## Written problem
The lines to be extracted run from the start of the listing through the line containing "RIM_DIP = 5.0"; copy them exactly and nothing else.

## Source excerpt
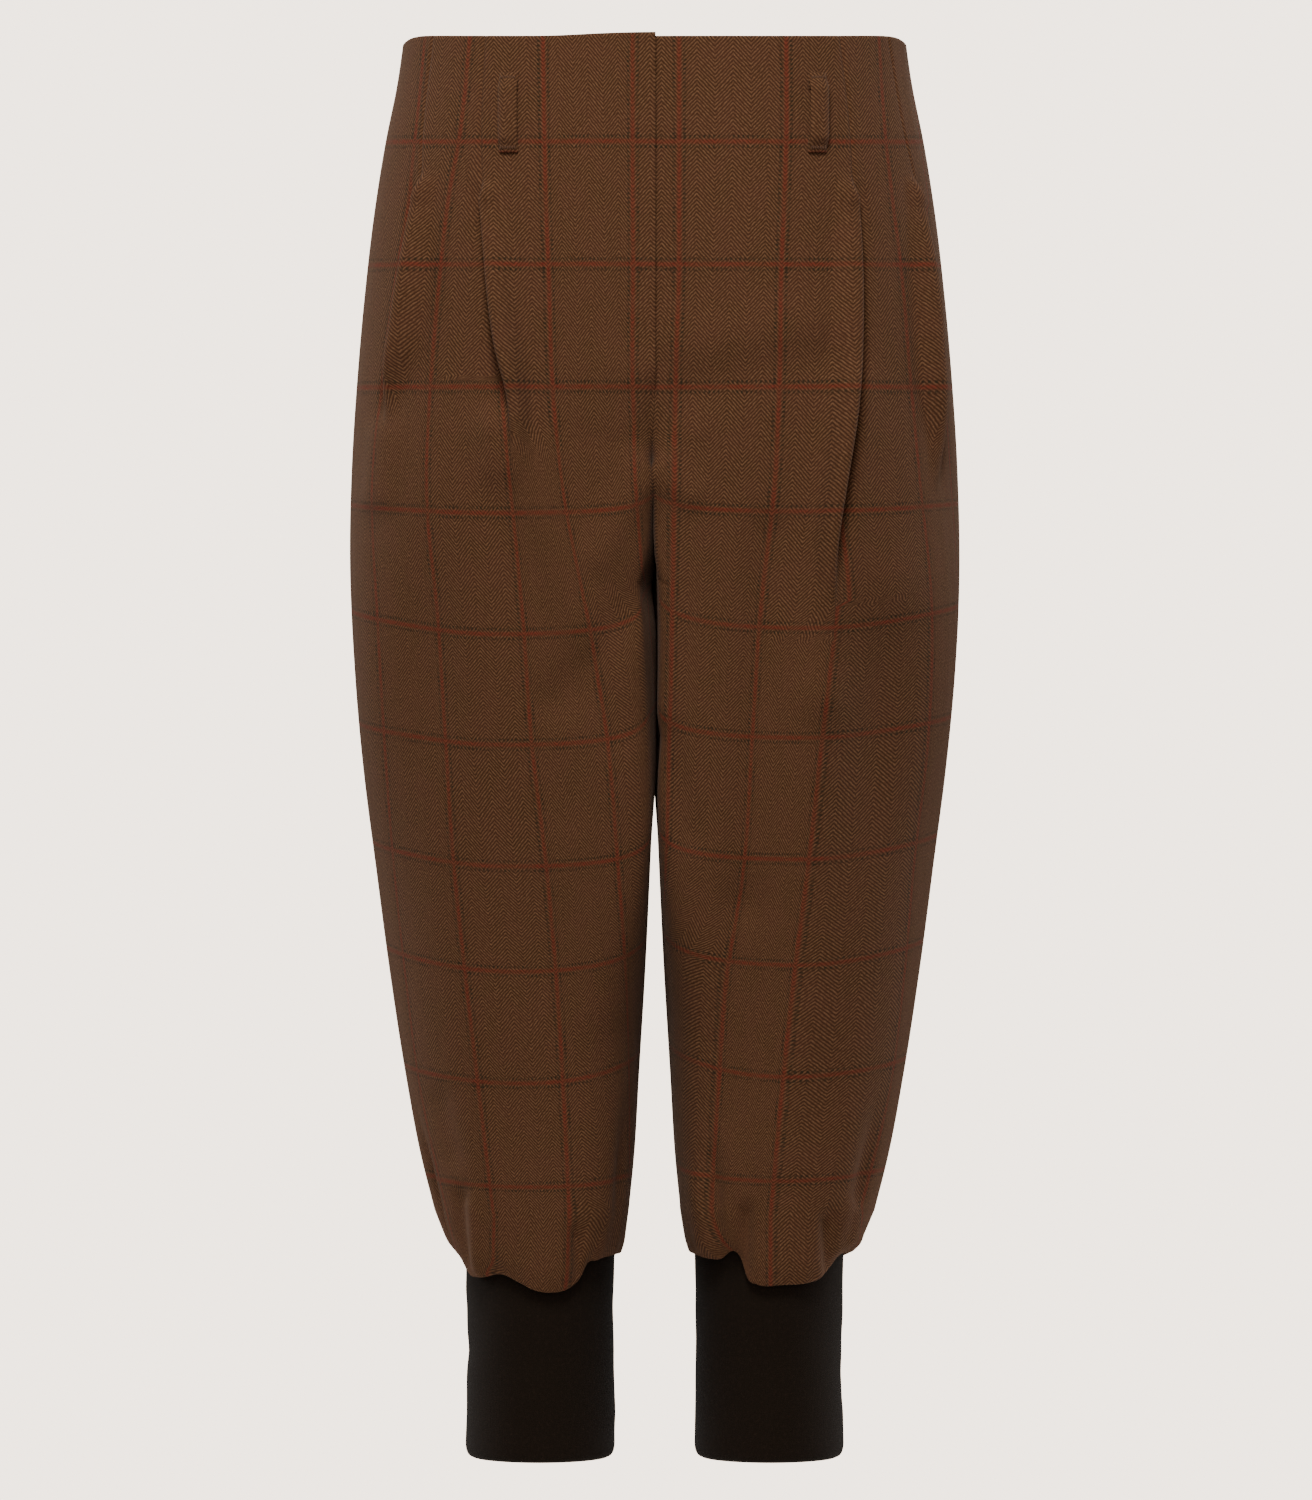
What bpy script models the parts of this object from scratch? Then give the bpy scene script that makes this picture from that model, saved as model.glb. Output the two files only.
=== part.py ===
"""Tweed breeches with ballooned legs and knitted cuffs, hollow and filled out as if worn.

Metres, +Z up. The origin is the centre of the waist, level with its rim at the side seams.
The front faces -Y, and the wearer's left leg is on +X. Tables are in millimetres.
"""
import math

import bmesh
import bpy
import numpy as np
from mathutils import Vector

MM = 0.001             # a millimetre in the scene's units
CLOTH = 1.2            # thickness of the tweed
KNIT = 2.6             # thickness of the cuffs' doubled knit
GAP = 0.3              # between pieces at a seam
ROUND = 0.56           # how far a quarter of a section bulges toward its corner
EYE_DROP = 414         # the waist's tilt fades out at this drop
FRONT_DIP = 8.5        # the rim's front below its sides
BACK_RISE = 6.0        # the rim's back above its sides
RIM_DIP = 5.0          # the softened corner of the rim at each side seam

FLY_END = 205          # drop of the fly's lower end
SEAT_START = 140       # drop where the back crotch seam starts to curve in
FORK = 300             # drop of the point where the four leg seams meet
FORK_Y = 5             # that point's place from front to back
LEGS_APART = 1.0       # from the middle plane to each leg's wall where the legs touch
LAP_LIFT = 2.0         # how far the fly's upper layer stands off the under-lap
UNDER_LAP = 25         # width of the under-lap

CUFF_X = 66.4          # centre of a cuff from the middle plane
CUFF_HALF = 43.5       # half its width
CUFF_DEPTH = 50        # half its depth
CUFF_TOP = 692         # drop of the cuff's hidden upper edge
CUFF_END = 823         # drop of its lower edge

LOOP_TOP = 29.5
LOOP_END = 75.5
LOOP_WIDTH = 11
LOOP_THICK = 1.8
LOOP_STAND = 2.3       # how much further a loop's middle stands off than its ends

# The garment's outline at drops below the waist: half width at the side seams, depth to the
# front and the back, how far out the front-most and back-most lines run, half gap between legs
OUTLINE = np.array([
    # drop, side, front, back, front_x, back_x, gap
    (-10, 144.0, 91, 95, 32, 30, 0),
    (30, 149.7, 95, 100, 37, 38, 0),
    (60, 155.8, 98, 105, 42, 46, 0),
    (100, 162.3, 102, 113, 48, 57, 0),
    (150, 168.2, 106, 122, 56, 69, 0),
    (200, 172.6, 108, 125, 66, 80, 0),
    (250, 175.7, 109, 122, 80, 87, 0),
    (300, 176.7, 108, 116, 88, 88, 0),
    (370, 173.5, 105, 110, 87, 87, 0),
    (430, 168.2, 100, 105, 84, 84, 0.4),
    (480, 161.9, 95, 100, 82, 82, 2.4),
    (540, 154.0, 89, 93, 80, 80, 5.2),
    (600, 144.8, 82, 85, 77, 77, 8.8),
    (650, 135.4, 75, 77, 74, 74, 11.8),
    (680, 127.8, 69, 70, 71, 71, 14.8),
], dtype=float)
OUTLINE_NAMES = ("drop", "side", "front", "back", "front_x", "back_x", "gap")

# How the cloth's crosswise threads hang: their lift at the inner leg and at the side seam
WEFT = np.array([
    # drop, inner, outer
    (230, 0, 0),
    (277, 14, 5),
    (330, 30, 13),
    (411, 27, 13),
    (480, 24, 13),
    (540, 20, 12),
    (604, 16, 8),
    (650, 9, 6),
    (680, 0, 0),
], dtype=float)
WEFT_NAMES = ("drop", "inner", "outer")

# Where the folded edge of each front pleat runs, its height and how far it is folded over
PLEATS = {
    "right": (
        np.array([
            # drop, across, height, fold
            (0, 97, 4.4, 0.0), (60, 99, 4.4, 0.0), (88, 98, 4.4, 0.0), (97, 97, 4.4, 0.5),
            (107, 96, 4.6, 1.0), (150, 92, 6.0, 1.0), (185, 88, 6.0, 0.85), (210, 85, 5.0, 0.4),
            (232, 83, 4.4, 0.0), (430, 83, 4.4, 0.0), (560, 80, 4.4, 0.0), (680, 74, 4.4, 0.0),
        ], dtype=float),
        np.array([
            (0, 127, 4.4, 0.0), (60, 133, 4.4, 0.0), (82, 134, 4.4, 0.0), (91, 135, 4.4, 0.5),
            (102, 137, 4.4, 1.0), (142, 141, 5.4, 1.0), (180, 147, 5.4, 0.85),
            (203, 151, 4.8, 0.4), (226, 154, 4.4, 0.0), (300, 152, 4.4, 0.0),
            (430, 145, 4.4, 0.0), (560, 128, 4.4, 0.0), (680, 104, 4.4, 0.0),
        ], dtype=float),
    ),
    "left": (
        np.array([
            (0, 106, 4.4, 0.0), (60, 112, 4.4, 0.0), (86, 114, 4.4, 0.0), (95, 115, 4.4, 0.5),
            (106, 115, 4.6, 1.0), (165, 115, 6.0, 1.0), (215, 113, 6.0, 0.85),
            (262, 108, 5.0, 0.4), (300, 104, 4.4, 0.0), (430, 98, 4.4, 0.0),
            (560, 89, 4.4, 0.0), (680, 78, 4.4, 0.0),
        ], dtype=float),
        np.array([
            (0, 134, 4.4, 0.0), (60, 144, 4.4, 0.0), (84, 150, 4.4, 0.0), (93, 152, 4.4, 0.5),
            (104, 153, 4.4, 1.0), (150, 157, 5.0, 1.0), (195, 160, 5.0, 0.85),
            (235, 162, 4.6, 0.4), (268, 162, 4.4, 0.0), (340, 158, 4.4, 0.0),
            (430, 148, 4.4, 0.0), (560, 130, 4.4, 0.0), (680, 105, 4.4, 0.0),
        ], dtype=float),
    ),
}
PLEAT_NAMES = ("drop", "across", "height", "fold")
OVERLAP = 4.0          # how much cloth a folded pleat covers
OPEN_ARC = 3.0         # length of each of a pleat's bends as it opens flat
BEND_STEPS = 3         # columns round each bend
PLEAT_REACH = 14       # the cloth on each side that a pleat lifts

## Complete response
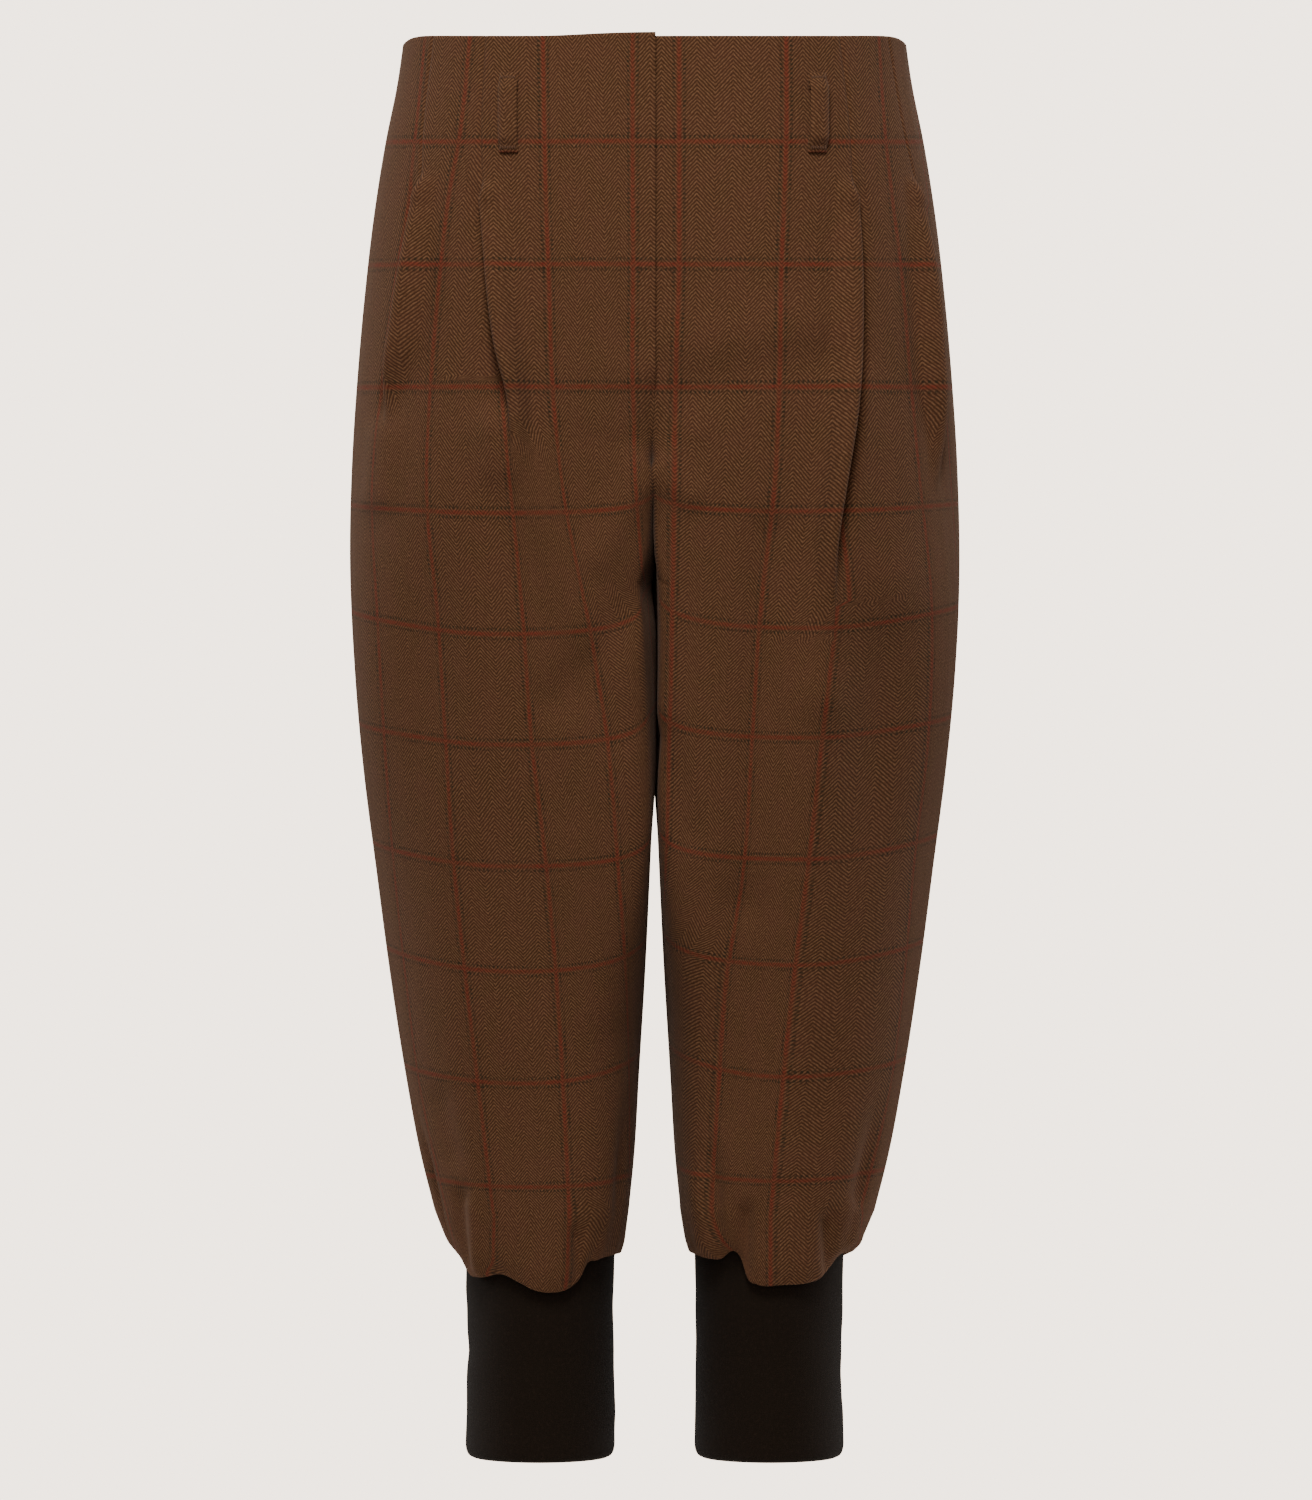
What bpy script models the parts of this object from scratch? Then give the bpy scene script that makes this picture from that model, saved as model.glb. Output the two files only.
=== part.py ===
"""Tweed breeches with ballooned legs and knitted cuffs, hollow and filled out as if worn.

Metres, +Z up. The origin is the centre of the waist, level with its rim at the side seams.
The front faces -Y, and the wearer's left leg is on +X. Tables are in millimetres.
"""
import math

import bmesh
import bpy
import numpy as np
from mathutils import Vector

MM = 0.001             # a millimetre in the scene's units
CLOTH = 1.2            # thickness of the tweed
KNIT = 2.6             # thickness of the cuffs' doubled knit
GAP = 0.3              # between pieces at a seam
ROUND = 0.56           # how far a quarter of a section bulges toward its corner
EYE_DROP = 414         # the waist's tilt fades out at this drop
FRONT_DIP = 8.5        # the rim's front below its sides
BACK_RISE = 6.0        # the rim's back above its sides
RIM_DIP = 5.0          # the softened corner of the rim at each side seam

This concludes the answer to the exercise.